[TASK GOAL]
Write out the listing exactly as it is given.

[GIVEN MATERIAL]
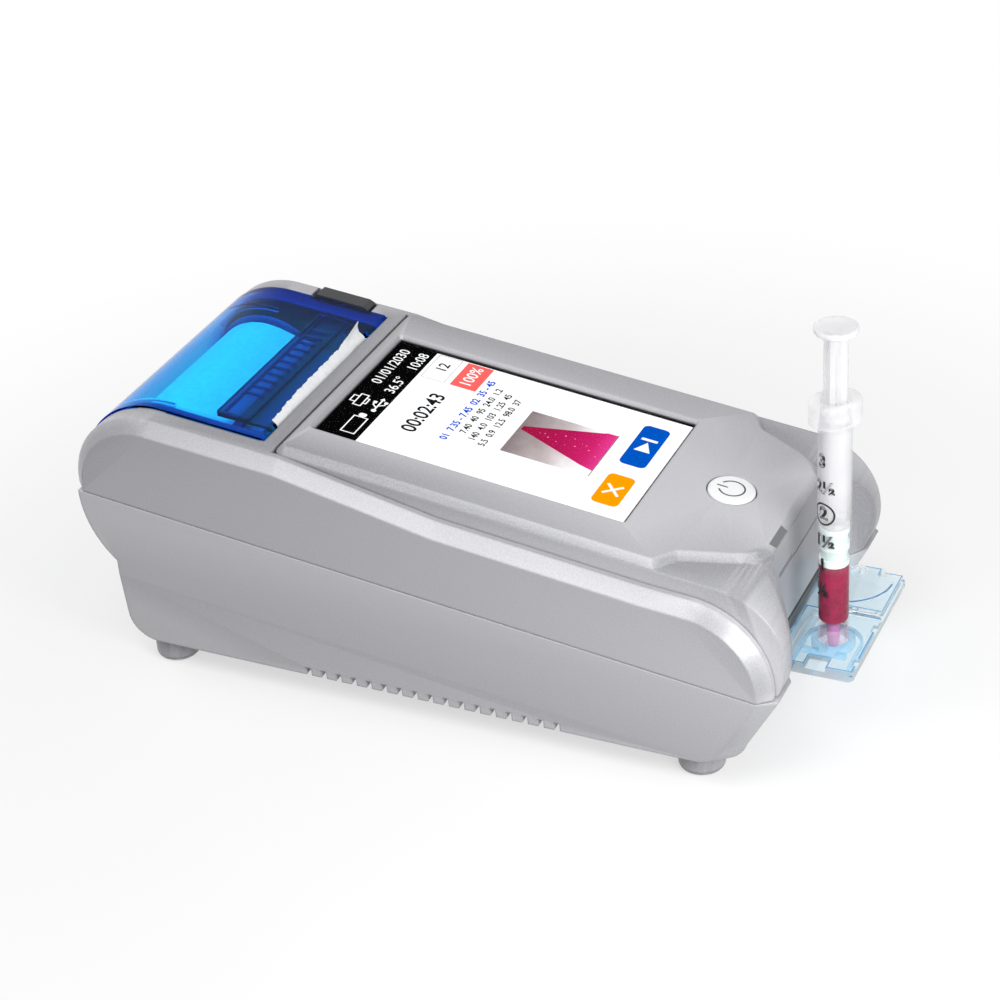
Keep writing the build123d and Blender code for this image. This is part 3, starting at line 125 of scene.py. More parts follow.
def part(made, kind, **values):
    """Adds a node to a material and sets its inputs and settings by name."""
    node = made.node_tree.nodes.new(kind)
    for key, value in values.items():
        if key in node.inputs:
            node.inputs[key].default_value = value
        else:
            setattr(node, key, value)
    return node


def wire(made, start, end):
    """Links one node's output to another's input."""
    made.node_tree.links.new(start, end)


def skin_of(made):
    """The material's own surface shader."""
    return made.node_tree.nodes["Principled BSDF"]


def place_of(made):
    """Object coordinates in metres, shared by the noises of one material."""
    found = made.node_tree.nodes.get("Texture Coordinate")
    return (found or part(made, "ShaderNodeTexCoord")).outputs["Object"]


def tone_ramp(made, stops):
    """A colour ramp that runs through the given places and tones."""
    ramp = part(made, "ShaderNodeValToRGB")
    for k, (at, tone) in enumerate(stops):
        mark = ramp.color_ramp.elements[k] if k < 2 else ramp.color_ramp.elements.new(at)
        mark.position = at
        mark.color = (*tone, 1.0)
    return ramp


def span_along(made, axis, start, end):
    """A share that grows from 0 to 1 between two places along an axis, in metres."""
    split = part(made, "ShaderNodeSeparateXYZ")
    span = part(made, "ShaderNodeMapRange")
    span.inputs["From Min"].default_value = start
    span.inputs["From Max"].default_value = end
    wire(made, place_of(made), split.inputs["Vector"])
    wire(made, split.outputs[axis], span.inputs["Value"])
    return span.outputs["Result"]


def tone_blend(made, share, first, tone):
    """Base colour that goes from what a socket gives to a plain tone."""
    blend = part(made, "ShaderNodeMix", data_type="RGBA")
    rgba = [s for s in blend.inputs if s.type == "RGBA"]
    rgba[1].default_value = (*tone, 1.0)
    wire(made, share, blend.inputs["Factor"])
    wire(made, first, rgba[0])
    mixed = [s for s in blend.outputs if s.type == "RGBA"][0]
    wire(made, mixed, skin_of(made).inputs["Base Color"])


def grain(made, scale, dark, light, detail=3.0, low=0.35, high=0.65):
    """Base colour that wanders between two tones."""
    noise = part(made, "ShaderNodeTexNoise", Scale=scale, Detail=detail, Roughness=0.6)
    ramp = tone_ramp(made, ((low, dark), (high, light)))
    wire(made, place_of(made), noise.inputs["Vector"])
    wire(made, noise.outputs["Fac"], ramp.inputs["Fac"])
    wire(made, ramp.outputs["Color"], skin_of(made).inputs["Base Color"])
    return ramp


def sheen_patches(made, scale, low, high):
    """Roughness that varies softly over the surface, as handled plastic does."""
    noise = part(made, "ShaderNodeTexNoise", Scale=scale, Detail=4.0, Roughness=0.55)
    span = part(made, "ShaderNodeMapRange")
    span.inputs["To Min"].default_value = low
    span.inputs["To Max"].default_value = high
    wire(made, place_of(made), noise.inputs["Vector"])
    wire(made, noise.outputs["Fac"], span.inputs["Value"])
    wire(made, span.outputs["Result"], skin_of(made).inputs["Roughness"])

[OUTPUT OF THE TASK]
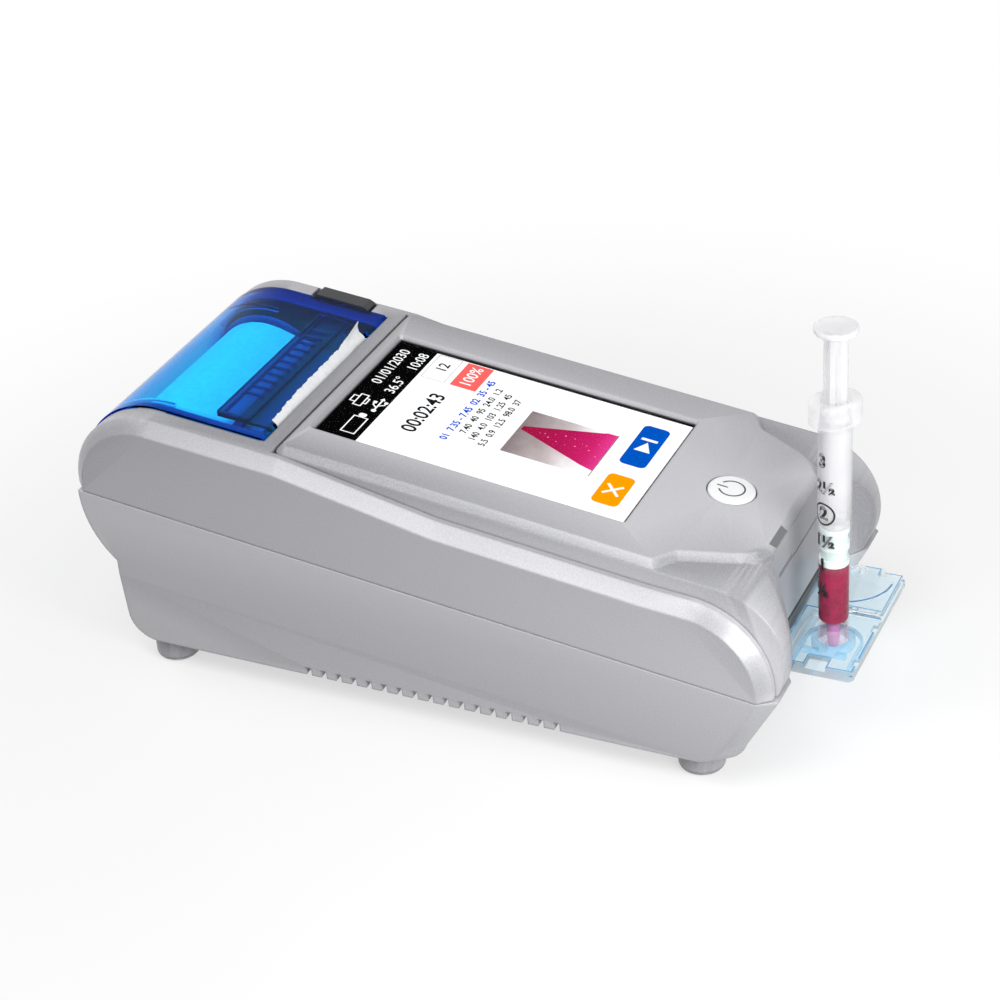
Keep writing the build123d and Blender code for this image. This is part 3, starting at line 125 of scene.py. More parts follow.
def part(made, kind, **values):
    """Adds a node to a material and sets its inputs and settings by name."""
    node = made.node_tree.nodes.new(kind)
    for key, value in values.items():
        if key in node.inputs:
            node.inputs[key].default_value = value
        else:
            setattr(node, key, value)
    return node


def wire(made, start, end):
    """Links one node's output to another's input."""
    made.node_tree.links.new(start, end)


def skin_of(made):
    """The material's own surface shader."""
    return made.node_tree.nodes["Principled BSDF"]


def place_of(made):
    """Object coordinates in metres, shared by the noises of one material."""
    found = made.node_tree.nodes.get("Texture Coordinate")
    return (found or part(made, "ShaderNodeTexCoord")).outputs["Object"]


def tone_ramp(made, stops):
    """A colour ramp that runs through the given places and tones."""
    ramp = part(made, "ShaderNodeValToRGB")
    for k, (at, tone) in enumerate(stops):
        mark = ramp.color_ramp.elements[k] if k < 2 else ramp.color_ramp.elements.new(at)
        mark.position = at
        mark.color = (*tone, 1.0)
    return ramp


def span_along(made, axis, start, end):
    """A share that grows from 0 to 1 between two places along an axis, in metres."""
    split = part(made, "ShaderNodeSeparateXYZ")
    span = part(made, "ShaderNodeMapRange")
    span.inputs["From Min"].default_value = start
    span.inputs["From Max"].default_value = end
    wire(made, place_of(made), split.inputs["Vector"])
    wire(made, split.outputs[axis], span.inputs["Value"])
    return span.outputs["Result"]


def tone_blend(made, share, first, tone):
    """Base colour that goes from what a socket gives to a plain tone."""
    blend = part(made, "ShaderNodeMix", data_type="RGBA")
    rgba = [s for s in blend.inputs if s.type == "RGBA"]
    rgba[1].default_value = (*tone, 1.0)
    wire(made, share, blend.inputs["Factor"])
    wire(made, first, rgba[0])
    mixed = [s for s in blend.outputs if s.type == "RGBA"][0]
    wire(made, mixed, skin_of(made).inputs["Base Color"])


def grain(made, scale, dark, light, detail=3.0, low=0.35, high=0.65):
    """Base colour that wanders between two tones."""
    noise = part(made, "ShaderNodeTexNoise", Scale=scale, Detail=detail, Roughness=0.6)
    ramp = tone_ramp(made, ((low, dark), (high, light)))
    wire(made, place_of(made), noise.inputs["Vector"])
    wire(made, noise.outputs["Fac"], ramp.inputs["Fac"])
    wire(made, ramp.outputs["Color"], skin_of(made).inputs["Base Color"])
    return ramp


def sheen_patches(made, scale, low, high):
    """Roughness that varies softly over the surface, as handled plastic does."""
    noise = part(made, "ShaderNodeTexNoise", Scale=scale, Detail=4.0, Roughness=0.55)
    span = part(made, "ShaderNodeMapRange")
    span.inputs["To Min"].default_value = low
    span.inputs["To Max"].default_value = high
    wire(made, place_of(made), noise.inputs["Vector"])
    wire(made, noise.outputs["Fac"], span.inputs["Value"])
    wire(made, span.outputs["Result"], skin_of(made).inputs["Roughness"])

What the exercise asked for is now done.